#### Given data:
##############################
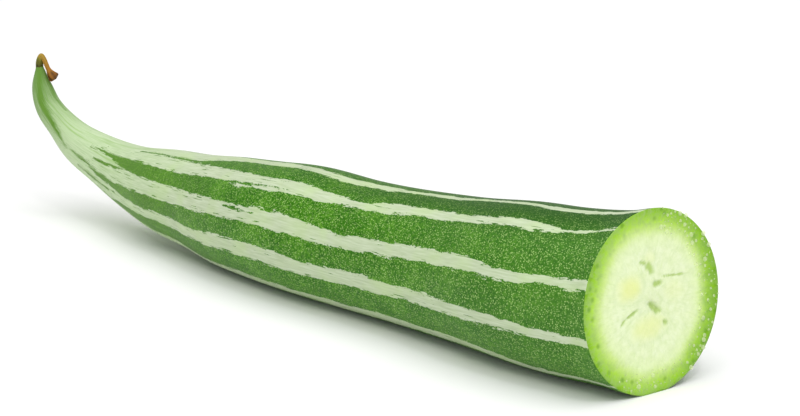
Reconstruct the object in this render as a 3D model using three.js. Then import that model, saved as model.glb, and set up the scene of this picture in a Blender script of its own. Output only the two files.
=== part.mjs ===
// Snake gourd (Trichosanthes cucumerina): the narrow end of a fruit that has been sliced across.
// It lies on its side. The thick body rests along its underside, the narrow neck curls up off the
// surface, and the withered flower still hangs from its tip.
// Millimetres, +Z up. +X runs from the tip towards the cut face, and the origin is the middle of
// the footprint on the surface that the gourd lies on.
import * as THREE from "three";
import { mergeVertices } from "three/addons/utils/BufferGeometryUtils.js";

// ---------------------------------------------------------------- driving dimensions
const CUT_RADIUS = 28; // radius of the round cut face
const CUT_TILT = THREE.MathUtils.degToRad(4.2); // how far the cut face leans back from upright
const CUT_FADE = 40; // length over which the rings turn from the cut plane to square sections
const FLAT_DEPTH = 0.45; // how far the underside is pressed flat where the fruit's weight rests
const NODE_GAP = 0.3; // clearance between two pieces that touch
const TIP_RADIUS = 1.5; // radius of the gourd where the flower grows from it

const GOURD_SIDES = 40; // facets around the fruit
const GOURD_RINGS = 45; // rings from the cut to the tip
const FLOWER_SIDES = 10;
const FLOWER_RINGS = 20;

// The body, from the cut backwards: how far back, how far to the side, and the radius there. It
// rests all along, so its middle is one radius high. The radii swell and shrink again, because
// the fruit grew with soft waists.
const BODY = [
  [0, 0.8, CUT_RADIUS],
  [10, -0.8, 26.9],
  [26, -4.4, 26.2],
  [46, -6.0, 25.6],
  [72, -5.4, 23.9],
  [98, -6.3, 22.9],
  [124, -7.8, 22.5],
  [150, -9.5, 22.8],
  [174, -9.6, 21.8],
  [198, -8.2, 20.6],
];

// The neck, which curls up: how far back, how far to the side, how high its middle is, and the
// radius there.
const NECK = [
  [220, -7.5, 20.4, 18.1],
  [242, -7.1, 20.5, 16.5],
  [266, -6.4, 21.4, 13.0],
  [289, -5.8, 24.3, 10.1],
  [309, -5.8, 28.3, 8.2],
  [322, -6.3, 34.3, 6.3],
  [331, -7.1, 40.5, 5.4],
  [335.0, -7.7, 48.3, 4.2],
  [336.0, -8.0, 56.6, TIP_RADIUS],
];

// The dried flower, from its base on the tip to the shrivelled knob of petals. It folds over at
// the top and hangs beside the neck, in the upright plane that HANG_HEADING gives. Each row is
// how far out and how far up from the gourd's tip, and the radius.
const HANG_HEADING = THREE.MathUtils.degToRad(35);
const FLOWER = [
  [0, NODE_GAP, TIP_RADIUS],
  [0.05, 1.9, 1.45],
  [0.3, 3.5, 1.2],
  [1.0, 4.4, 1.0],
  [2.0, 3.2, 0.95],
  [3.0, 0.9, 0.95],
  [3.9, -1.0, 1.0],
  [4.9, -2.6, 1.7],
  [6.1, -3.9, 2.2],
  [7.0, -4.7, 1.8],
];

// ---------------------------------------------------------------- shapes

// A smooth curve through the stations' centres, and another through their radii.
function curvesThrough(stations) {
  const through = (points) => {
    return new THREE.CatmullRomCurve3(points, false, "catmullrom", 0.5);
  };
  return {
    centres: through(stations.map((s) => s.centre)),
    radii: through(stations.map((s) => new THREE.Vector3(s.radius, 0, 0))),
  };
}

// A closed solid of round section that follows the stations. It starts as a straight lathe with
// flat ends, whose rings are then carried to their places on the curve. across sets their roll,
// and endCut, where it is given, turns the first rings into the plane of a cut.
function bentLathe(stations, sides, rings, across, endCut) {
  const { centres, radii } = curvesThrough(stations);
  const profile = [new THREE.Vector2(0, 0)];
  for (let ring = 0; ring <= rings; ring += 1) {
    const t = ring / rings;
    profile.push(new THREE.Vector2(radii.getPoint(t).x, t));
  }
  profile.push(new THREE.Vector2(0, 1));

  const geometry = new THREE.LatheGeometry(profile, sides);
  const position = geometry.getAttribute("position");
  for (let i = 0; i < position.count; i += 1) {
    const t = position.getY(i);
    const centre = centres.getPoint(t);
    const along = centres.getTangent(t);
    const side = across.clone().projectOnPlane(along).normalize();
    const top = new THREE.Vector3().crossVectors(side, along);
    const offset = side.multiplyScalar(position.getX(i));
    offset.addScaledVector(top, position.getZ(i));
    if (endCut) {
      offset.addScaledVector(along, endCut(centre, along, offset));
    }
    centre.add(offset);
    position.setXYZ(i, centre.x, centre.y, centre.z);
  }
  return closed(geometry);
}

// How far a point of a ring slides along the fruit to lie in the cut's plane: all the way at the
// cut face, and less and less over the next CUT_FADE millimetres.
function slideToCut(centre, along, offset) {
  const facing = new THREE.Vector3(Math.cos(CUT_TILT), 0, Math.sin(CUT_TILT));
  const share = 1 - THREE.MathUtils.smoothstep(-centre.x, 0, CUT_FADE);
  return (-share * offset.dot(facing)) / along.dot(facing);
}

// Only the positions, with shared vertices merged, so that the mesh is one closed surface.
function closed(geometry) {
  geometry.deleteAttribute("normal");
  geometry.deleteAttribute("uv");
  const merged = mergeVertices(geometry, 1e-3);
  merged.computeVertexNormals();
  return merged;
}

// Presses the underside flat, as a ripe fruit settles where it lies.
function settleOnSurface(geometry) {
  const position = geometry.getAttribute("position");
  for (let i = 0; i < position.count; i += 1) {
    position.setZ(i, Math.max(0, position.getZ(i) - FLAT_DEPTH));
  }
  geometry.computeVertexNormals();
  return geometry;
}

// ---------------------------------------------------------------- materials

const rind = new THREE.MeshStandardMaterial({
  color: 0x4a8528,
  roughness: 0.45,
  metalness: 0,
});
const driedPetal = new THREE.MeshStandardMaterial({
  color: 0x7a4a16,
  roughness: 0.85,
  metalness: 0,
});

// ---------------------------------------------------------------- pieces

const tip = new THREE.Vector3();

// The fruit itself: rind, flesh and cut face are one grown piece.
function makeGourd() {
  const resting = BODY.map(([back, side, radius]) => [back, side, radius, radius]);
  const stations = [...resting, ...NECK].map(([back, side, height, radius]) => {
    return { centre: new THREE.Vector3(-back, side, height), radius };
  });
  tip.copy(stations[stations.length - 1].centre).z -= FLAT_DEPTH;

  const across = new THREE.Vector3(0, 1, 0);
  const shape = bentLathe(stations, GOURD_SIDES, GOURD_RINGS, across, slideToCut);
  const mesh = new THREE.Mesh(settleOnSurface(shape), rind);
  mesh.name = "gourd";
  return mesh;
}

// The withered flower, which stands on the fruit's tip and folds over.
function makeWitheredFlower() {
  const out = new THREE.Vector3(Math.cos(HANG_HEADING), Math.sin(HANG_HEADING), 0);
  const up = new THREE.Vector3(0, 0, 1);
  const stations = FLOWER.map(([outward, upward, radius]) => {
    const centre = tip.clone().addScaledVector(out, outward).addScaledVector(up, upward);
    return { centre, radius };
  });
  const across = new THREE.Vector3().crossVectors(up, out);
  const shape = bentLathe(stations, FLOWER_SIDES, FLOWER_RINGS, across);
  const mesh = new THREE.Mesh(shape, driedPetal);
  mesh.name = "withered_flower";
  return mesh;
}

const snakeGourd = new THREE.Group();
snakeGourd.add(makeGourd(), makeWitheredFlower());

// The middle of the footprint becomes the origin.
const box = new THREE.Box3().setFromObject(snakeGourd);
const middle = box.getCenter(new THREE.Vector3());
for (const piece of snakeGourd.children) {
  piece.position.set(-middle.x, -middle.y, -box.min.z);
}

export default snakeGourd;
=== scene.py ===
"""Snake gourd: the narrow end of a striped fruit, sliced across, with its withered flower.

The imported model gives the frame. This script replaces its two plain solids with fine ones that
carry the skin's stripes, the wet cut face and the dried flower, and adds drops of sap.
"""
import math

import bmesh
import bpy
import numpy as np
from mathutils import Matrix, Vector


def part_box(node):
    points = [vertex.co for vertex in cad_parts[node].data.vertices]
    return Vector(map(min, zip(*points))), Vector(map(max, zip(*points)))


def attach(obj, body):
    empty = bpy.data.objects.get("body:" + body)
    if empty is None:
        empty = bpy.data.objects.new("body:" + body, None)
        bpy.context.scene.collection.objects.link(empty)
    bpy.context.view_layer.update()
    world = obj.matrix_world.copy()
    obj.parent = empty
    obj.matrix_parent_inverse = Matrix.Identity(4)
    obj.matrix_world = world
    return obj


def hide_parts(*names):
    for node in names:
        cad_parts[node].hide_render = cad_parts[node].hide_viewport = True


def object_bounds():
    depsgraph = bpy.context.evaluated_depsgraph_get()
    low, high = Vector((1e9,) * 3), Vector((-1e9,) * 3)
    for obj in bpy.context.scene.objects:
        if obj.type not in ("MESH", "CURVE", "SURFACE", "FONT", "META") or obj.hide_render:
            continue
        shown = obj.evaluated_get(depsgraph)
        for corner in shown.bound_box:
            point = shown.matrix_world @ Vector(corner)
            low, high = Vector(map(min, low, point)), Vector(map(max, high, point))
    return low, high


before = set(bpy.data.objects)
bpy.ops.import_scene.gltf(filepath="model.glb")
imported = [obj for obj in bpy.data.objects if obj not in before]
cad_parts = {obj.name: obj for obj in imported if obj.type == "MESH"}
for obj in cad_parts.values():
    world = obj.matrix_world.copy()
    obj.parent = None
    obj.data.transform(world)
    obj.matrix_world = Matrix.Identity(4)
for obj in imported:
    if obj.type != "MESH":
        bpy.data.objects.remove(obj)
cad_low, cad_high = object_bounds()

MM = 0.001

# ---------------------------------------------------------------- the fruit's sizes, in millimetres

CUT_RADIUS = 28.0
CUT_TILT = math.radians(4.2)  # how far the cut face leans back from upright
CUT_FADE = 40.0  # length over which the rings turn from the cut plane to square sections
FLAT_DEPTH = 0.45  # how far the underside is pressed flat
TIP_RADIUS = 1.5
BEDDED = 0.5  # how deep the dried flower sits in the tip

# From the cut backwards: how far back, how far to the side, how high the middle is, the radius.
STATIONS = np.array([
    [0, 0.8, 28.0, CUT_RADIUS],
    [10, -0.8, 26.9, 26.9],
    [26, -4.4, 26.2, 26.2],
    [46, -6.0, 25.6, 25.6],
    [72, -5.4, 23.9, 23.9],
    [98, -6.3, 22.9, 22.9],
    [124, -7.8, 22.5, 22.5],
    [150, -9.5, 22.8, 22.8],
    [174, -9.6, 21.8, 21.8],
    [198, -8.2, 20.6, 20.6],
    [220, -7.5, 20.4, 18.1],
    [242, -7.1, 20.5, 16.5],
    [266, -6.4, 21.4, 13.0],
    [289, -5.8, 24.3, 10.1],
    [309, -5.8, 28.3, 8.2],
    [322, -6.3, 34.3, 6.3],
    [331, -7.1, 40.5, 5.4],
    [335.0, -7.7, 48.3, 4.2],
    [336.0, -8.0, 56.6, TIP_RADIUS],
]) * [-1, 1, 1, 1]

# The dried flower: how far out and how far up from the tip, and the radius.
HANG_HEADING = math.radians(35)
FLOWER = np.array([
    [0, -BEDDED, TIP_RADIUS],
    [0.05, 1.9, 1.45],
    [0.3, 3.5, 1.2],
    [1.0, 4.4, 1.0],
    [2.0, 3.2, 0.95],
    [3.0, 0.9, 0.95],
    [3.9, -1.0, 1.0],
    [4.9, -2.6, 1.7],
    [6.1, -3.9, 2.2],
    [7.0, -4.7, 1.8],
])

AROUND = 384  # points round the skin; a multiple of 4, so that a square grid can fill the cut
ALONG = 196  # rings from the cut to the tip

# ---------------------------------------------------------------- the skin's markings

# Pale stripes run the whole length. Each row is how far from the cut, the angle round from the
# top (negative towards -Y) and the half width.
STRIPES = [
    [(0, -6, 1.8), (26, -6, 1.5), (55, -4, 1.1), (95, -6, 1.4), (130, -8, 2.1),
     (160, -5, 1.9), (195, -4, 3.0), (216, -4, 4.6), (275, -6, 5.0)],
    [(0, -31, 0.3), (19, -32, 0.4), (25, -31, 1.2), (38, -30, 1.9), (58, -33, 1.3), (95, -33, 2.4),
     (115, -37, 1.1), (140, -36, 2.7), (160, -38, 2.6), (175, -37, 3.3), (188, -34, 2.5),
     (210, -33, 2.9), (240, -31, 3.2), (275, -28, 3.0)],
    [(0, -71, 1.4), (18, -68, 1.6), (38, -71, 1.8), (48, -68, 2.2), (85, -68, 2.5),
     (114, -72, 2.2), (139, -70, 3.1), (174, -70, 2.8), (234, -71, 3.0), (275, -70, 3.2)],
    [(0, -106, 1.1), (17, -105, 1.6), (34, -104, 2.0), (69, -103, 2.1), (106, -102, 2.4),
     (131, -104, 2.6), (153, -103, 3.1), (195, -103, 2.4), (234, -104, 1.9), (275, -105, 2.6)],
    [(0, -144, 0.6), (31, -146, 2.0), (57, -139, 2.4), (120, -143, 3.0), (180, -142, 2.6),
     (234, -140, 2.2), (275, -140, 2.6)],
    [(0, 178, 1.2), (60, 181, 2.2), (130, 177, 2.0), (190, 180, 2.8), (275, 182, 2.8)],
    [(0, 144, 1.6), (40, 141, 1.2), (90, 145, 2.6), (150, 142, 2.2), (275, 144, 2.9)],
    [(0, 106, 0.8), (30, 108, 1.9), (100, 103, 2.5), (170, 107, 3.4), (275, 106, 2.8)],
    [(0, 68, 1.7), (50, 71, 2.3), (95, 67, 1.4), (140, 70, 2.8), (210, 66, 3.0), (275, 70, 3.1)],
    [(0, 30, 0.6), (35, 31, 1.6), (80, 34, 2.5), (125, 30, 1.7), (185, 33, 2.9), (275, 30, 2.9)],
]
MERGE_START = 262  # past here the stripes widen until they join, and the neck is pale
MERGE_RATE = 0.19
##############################
#### What to produce:
The required output is the exact run of lines from the beginning of the listing above to the line that contains "const FLOWER_RINGS = 20;", inclusive of both.

#### Response to the task:
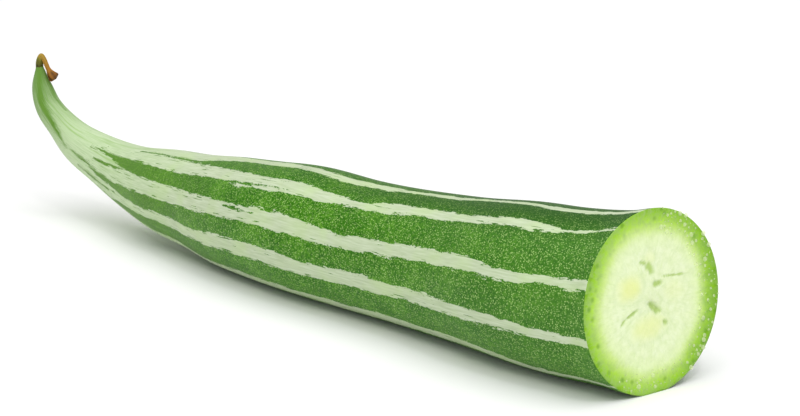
Reconstruct the object in this render as a 3D model using three.js. Then import that model, saved as model.glb, and set up the scene of this picture in a Blender script of its own. Output only the two files.
=== part.mjs ===
// Snake gourd (Trichosanthes cucumerina): the narrow end of a fruit that has been sliced across.
// It lies on its side. The thick body rests along its underside, the narrow neck curls up off the
// surface, and the withered flower still hangs from its tip.
// Millimetres, +Z up. +X runs from the tip towards the cut face, and the origin is the middle of
// the footprint on the surface that the gourd lies on.
import * as THREE from "three";
import { mergeVertices } from "three/addons/utils/BufferGeometryUtils.js";

// ---------------------------------------------------------------- driving dimensions
const CUT_RADIUS = 28; // radius of the round cut face
const CUT_TILT = THREE.MathUtils.degToRad(4.2); // how far the cut face leans back from upright
const CUT_FADE = 40; // length over which the rings turn from the cut plane to square sections
const FLAT_DEPTH = 0.45; // how far the underside is pressed flat where the fruit's weight rests
const NODE_GAP = 0.3; // clearance between two pieces that touch
const TIP_RADIUS = 1.5; // radius of the gourd where the flower grows from it

const GOURD_SIDES = 40; // facets around the fruit
const GOURD_RINGS = 45; // rings from the cut to the tip
const FLOWER_SIDES = 10;
const FLOWER_RINGS = 20;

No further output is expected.